Отношения «я» и мира отражены в рассматриваемых нами произведениях на нескольких уровнях. Показательно и похвально для Кочергина, что именно у него дан полный набор оппозиций личного и внеличного. Назовем их «Я» и обыденность: потасовка героя с повседневностью, противостояние хищным законам мирской необходимости («Алтынай» и повесть «Помощник китайца»). «Я» и используемый мною мир (ключевой образ — «зеркальный пузырь» из рассказа «Потенциальный покупатель»: «Я читал, что каждый из нас всю свою жизнь сидит в таком пузыре с зеркальными стенками и на что ни поглядит — видит самого себя, в смысле свое отражение. Глядишь, например, на медведя и видишь не медведя, а дикого зверя, который может тебя убить, смотришь на симпатичную девочку и думаешь, как было бы приятно ей ножки раздвинуть. Не их видишь, а, скорее, себя самого на девочке или под медведем…») — в этой оппозиции человек предстает как «юзер», то есть пользователь. Он подминает под себя реальность и рвет ее на сладкие доли, не замечая, что это его самого теснит и терзает слепая жадность, бредущая за поводырем-тщеславием. «Я» и мир — в рассказе «Волки» герой Кочергина впервые замечает мироздание. Его ночной таежный ужас перед заглатывающим уютную дневную реальность хаосом мира — настоящий прорыв по сравнению с меленькими страхами безденежья, безбабья и бесславья у героев Гандлевского, Маканина и Сенчина. Наконец, испытание личности тщеславием, оппозиция истинного жизненного пути — и иллюзорного, обществом навязанного «я» («Помощник китайца», «Рекламные дни»). Общепринятое модное «я» — главный соблазн в современном обществе обсосаной рекламной мечты и сусальных жизненных стандартов.

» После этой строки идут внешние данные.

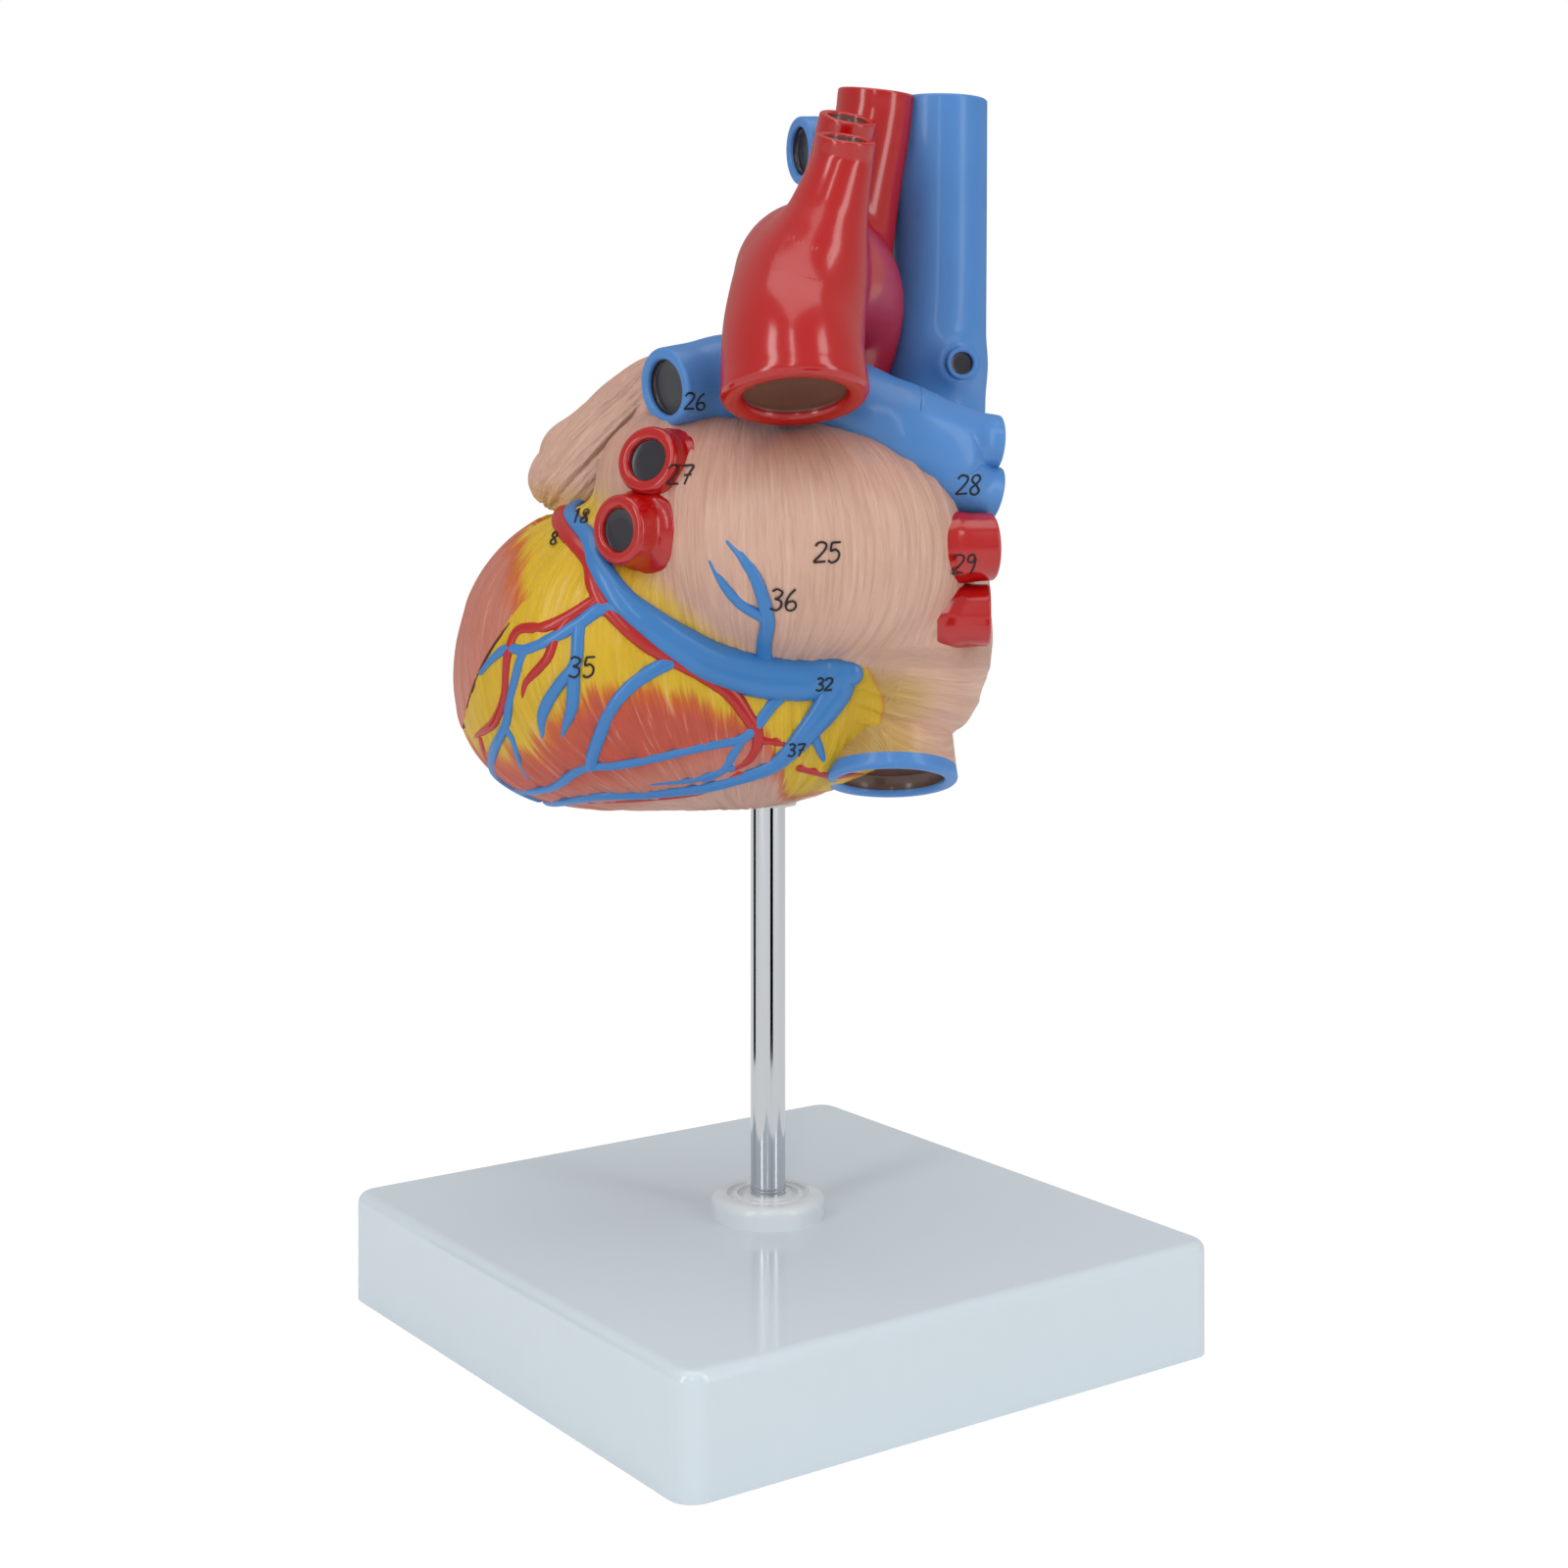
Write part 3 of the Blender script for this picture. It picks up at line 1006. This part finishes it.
def shrunk_core(node, name, body):
    """The CAD half with its outer skin drawn in under the painted one, for its parting face,
    chambers and pockets."""
    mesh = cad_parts[node].data.copy()
    mesh.name = name
    co = np.empty(len(mesh.vertices) * 3, np.float32)
    mesh.vertices.foreach_get("co", co)
    points = from_frame(co.reshape(-1, 3))
    under_solid = muscle_distance(points, SOLID_LOBES)
    ahead = parting_depth(points) < AHEAD_OF_PARTING
    dent = ((np.linalg.norm(points - DENT_CENTRE, axis=1) < DENT_REACH)
            & (under_solid > -DENT_DEPTH))
    on_skin = (under_solid > -SKIN_REACH) | (dent & ahead & (body == "heart"))
    # High up between the roots of the vessels, points ahead of the parting count as outer too.
    # The colours that show on the parting face there are not changed by this.
    notch = (np.abs(points[:, 0] - NOTCH_X) < NOTCH_HALF_WIDTH) & (points[:, 2] > NOTCH_FLOOR)
    outer = ((under_solid > -PAINT_REACH) | notch | dent) & ahead
    under = np.where(on_skin & outer & (body == "heart"), BARE_DEPTH, CORE_DEPTH)
    for _ in range(3):
        near = muscle_distance(points)
        normals = outward(muscle_distance, points)
        depth = parting_depth(points)
        # Points of the parting face slide along it.
        flat = (np.abs(depth) < 0.05) | (np.abs(depth + PARTING_GAP) < 0.05)
        along = normals - BACKWARD * (normals @ BACKWARD)[:, None]
        along = along / np.maximum((along ** 2).sum(1), 0.15)[:, None]
        draw = np.where(on_skin, near + under, np.maximum(near + under, 0.0))
        underside = (points[:, 2] < 1.0) & (near < -0.3)
        draw = np.where(underside, 0.0, draw)
        points = points - np.where(flat[:, None], along, normals) * draw[:, None]
    points[:, 2] = np.maximum(points[:, 2], 0.0)
    mesh.vertices.foreach_set("co", to_frame(points).astype(np.float32).ravel())
    layer = mesh.attributes.new("outer", "FLOAT", "POINT")
    layer.data.foreach_set("value", outer.astype(np.float32))
    take_paint(mesh, "cut")
    mesh.update()
    return place_piece(name, mesh, body, (node,))


def build_muscle(settings):
    for front, name, node, body in ((False, "heart_skin", "heart_back", "heart"),
                                    (True, "front_skin", "front_wall", "front")):
        grid = muscle_skin(front, settings.fibre_depth / MM)
        data = shell(grid)
        paint = muscle_paint(data[0])
        # Only the outer rows show the dark seam of the parting.
        paint["seam"][(SKIN_ROWS - 1) * grid.shape[1]:] = 3.0
        make_piece(name, data, ("muscle",), body, (), paint)
        shrunk_core(node, node + "_core", body)


# ---------------------------------------------------------------- vessels
RED_PATHS = (AORTA, SUBCLAVIAN, CAROTID, BRACHIOCEPHALIC)
BLUE_PATHS = (CAVA, AZYGOS, LEFT_CAVAL_BRANCH, PULMONARY_ARCH, PULMONARY_UPPER, PULMONARY_LOWER,
              PULMONARY_TRUNK)
# How softly tubes run into each other, in millimetres.
RED_BLEND, BLUE_BLEND, VEIN_BLEND, VEIN_ROOT_BLEND = 3.5, 5.0, 2.5, 3.0


def tree_distance(paths, blend, muscle_blend=0.0):
    """Each path's distance, and the muscle's if it has a blend, in one smooth minimum."""
    beads = [tube_beads(path) for path in paths]

    def distance(points):
        total = tube_distance(points, beads[0])
        for row in beads[1:]:
            total = blended(total, tube_distance(points, row), blend)
        return blended(total, muscle_distance(points), muscle_blend) if muscle_blend else total
    return distance


def build_great_vessels(settings):
    recess = settings.lumen_recess / MM
    red, blue = tree_distance(RED_PATHS, RED_BLEND), tree_distance(BLUE_PATHS, BLUE_BLEND)
    aorta = [tube_shell(AORTA, red, 2.4, "soft", 0.3, recess),
             tube_shell(SUBCLAVIAN, red, 2.4, "crisp", 0.3, recess),
             tube_shell(CAROTID, red, 2.4, "crisp", 0.3, recess),
             tube_shell(BRACHIOCEPHALIC, red, 2.4, "crisp", 0.28, recess)]
    cava = [tube_shell(CAVA, blue, 1.8, "crisp", 0.25, recess),
            tube_shell(AZYGOS, blue, 1.8, "soft", 0.3, 1.0, 48, 0.5),
            tube_shell(LEFT_CAVAL_BRANCH, blue, 1.8, "soft", 0.3, recess)]
    lungs = [tube_shell(PULMONARY_ARCH[::-1], blue, 1.8, "soft", 0.3, recess),
             tube_shell(PULMONARY_TRUNK, blue, 1.8, "round"),
             tube_shell(PULMONARY_UPPER, blue, 1.8, "crisp", 0.34, recess),
             tube_shell(PULMONARY_LOWER, blue, 1.8, "crisp", 0.34, recess)]
    for name, shells, paints, slot, node in (
            ("aorta_and_branches", aorta, ("red", "brown"), "red_vessel", "aorta"),
            ("superior_cava", cava, ("blue", "lumen"), "blue_vessel", "superior_vena_cava"),
            ("pulmonary_trunk_and_arteries", lungs, ("blue", "lumen"), "blue_vessel",
             "pulmonary_arteries")):
        make_piece(name, joined(shells), paints, "heart", (node,))


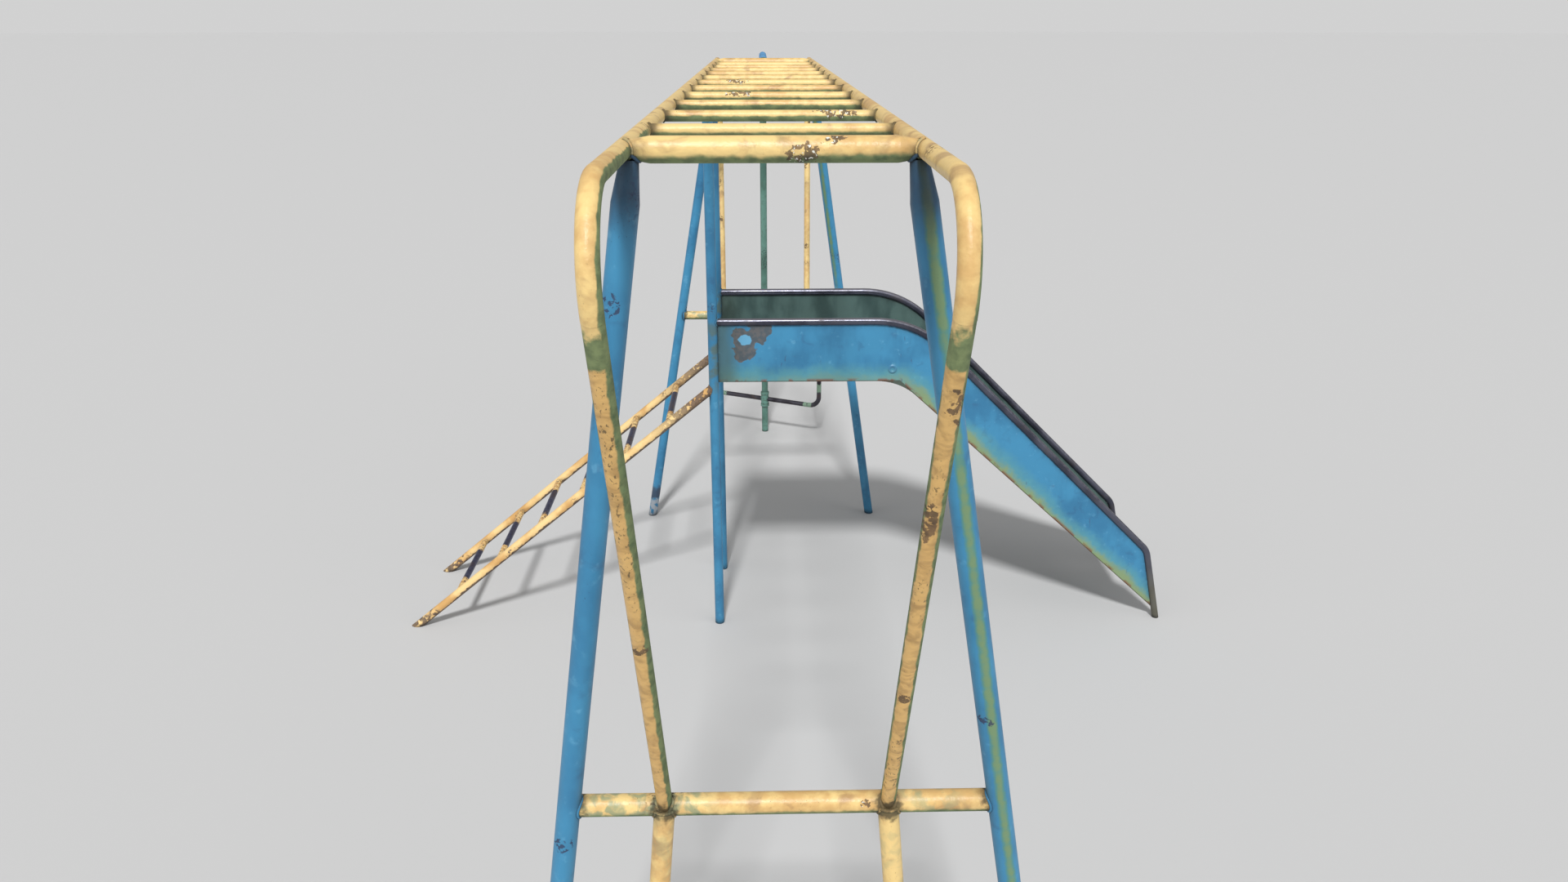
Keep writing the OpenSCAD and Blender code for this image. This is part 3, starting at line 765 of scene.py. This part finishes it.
RUN_HALF = (0.19, 0.12)  # half width of the bright run: it fades out between these


def bed_finish(name, seed):
    """Sheet steel of the sliding surface, brushed bright along the run."""
    f = Finish(name)
    brush = f.noise(60.0, 3.0, stretch=(0.05, 1, 0.05), shift=seed)
    broad = f.noise(6.0, 4.0, shift=seed + 1)
    fine = f.noise(120.0, 3.0, shift=seed + 2)
    out = f.ragged(f.gap(f.y, SLIDE_MIDDLE), (broad, 0.10))
    run = f.times(f.step(out, *RUN_HALF), f.step(f.facing((0, 0, 1)), 0.2, 0.5))
    painted = f.fade((56, 96, 100), (40, 70, 72), broad, 0.42, 0.62)
    steel = f.fade((172, 174, 178), (142, 144, 149), brush, 0.34, 0.70)
    colour = f.mix(painted, steel, run)
    rust = f.times(f.step(f.noise(18.0, 5.0, shift=seed + 4), 0.60, 0.72), 0.5)
    colour = f.mix(colour, paint(112, 74, 52), rust)
    # Painted shade in crevices.
    crevice_shade = f.crevice(0.025)
    colour = f.coat(colour, (38, 40, 38), crevice_shade, 0.8)
    rough = f.plus(0.34, f.times(f.either(rust, crevice_shade), 0.35), f.times(brush, 0.12))
    heights = [(brush, 0.0002), (fine, 0.0001), (f.noise(5.0, 1.0, shift=seed), 0.008)]
    return f.finish(colour, rough, f.times(run, 0.4), heights)


def dress(names, material):
    """Gives nodes a material in place of their own."""
    for name in names:
        slots = nodes[name].data.materials
        slots.clear()
        slots.append(material)


# ---- weld beads ----

SMALL_BEAD = 0.0022      # radius of a bead round a thin tube
BEAD = 0.0026            # usual radius of a bead
LEG_BEAD = 0.0028        # radius of a bead on a leg top or a stringer
BIG_BEAD = 0.0030        # radius of a bead on the bars of the end frames
RIPPLE = 0.0045          # distance from one ripple of a bead to the next
RIPPLE_SWELL = 0.13      # how much a bead swells at each ripple, as a share of its radius
WAVE_SWELL = 0.05        # the same for the three slow waves round each bead
UNEVEN = 0.04            # the same for its random unevenness
POINT_GAP = 0.0011       # distance between points along a bead
BEAD_SIDES = 8
LINE_POINTS = 72         # points on a closed weld line before it is respaced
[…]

Если человек проигрывает хоть одному из указанных врагов — его личность искажается. В произведениях Маканина, Гандлевского, Сенчина и Кочергина герой заявляет о том, что его «я» искажено несвойственной ему жизнью, и ищет путь к освобождению своей личности от оков общепринятого и обыденного. Однако степень очищения, освобождения, оличения (от слова «личность») у выбранных нами персонажей разная. Писательское «монашество» Романа Сенчина (повесть «Вперед и вверх на севших батарейках») сравнимо с охотничьим постом героя Кочергина и одиноким подпольем маканинского Петровича — как будто. На деле же приклеившийся к письменному столу герой Сенчина находится только в начале пути к своему истинному «я», и в этом смысле он продвинулся не дальше героя Гандлевского, никуда от ложного-себя не убежавшего и навсегда оставшегося на старте жизни. На их фоне волевыми и яркими выглядят Петрович Маканина и автобиографический герой Кочергина. Между тем в освобожденности этих персонажей есть что-то неустойчивое и угрожающее. Герой Кочергина, вернувшийся из очистительной тайги в Москву, торопится ввергнуть себя в прежние искажения. Герой Маканина, освободивший себя от тщеславия литературного сообщества, тотчас оказывается жертвой тщеславия андеграунда, заложником своего желания исчезнуть из сколько-нибудь общего (от общепринятого до общечеловеческого) контекста идей и ценностей. Порыв к своеволию заставит его принести две человеческие жертвы своему обожествленному «я». Что угрожает таким героям, мужественно сделавшим первый шаг к истинному «я»? Опасность — в остановке на полпути. Тайна очищения личности в том, что оно двухэтапно, и бегство от литературы и тщеславия (Петрович), от города и карьеризма (охотник Илья) — только первый, отрицательный этап освобождения. Он должен подготовить человека ко второму шагу — битве со своим «врагом» на новом уровне. Н. Бердяев писал, что покаяние должно сменяться новым, творческим этапом жизни и без этого перехода к обновленной активности пассивное самобичевание бессмысленно. Так и литературное покаяние («монашество», бегство, подполье) должно вылиться в литературное подвижничество — двигаться надо, сдвигаться с точечной кочки одиночества, зализав раны самоанализа — бухнуться в омут жизни и попытаться осветлить ее мутный поток, пропустив через фильтр своей очищенной индивидуальности.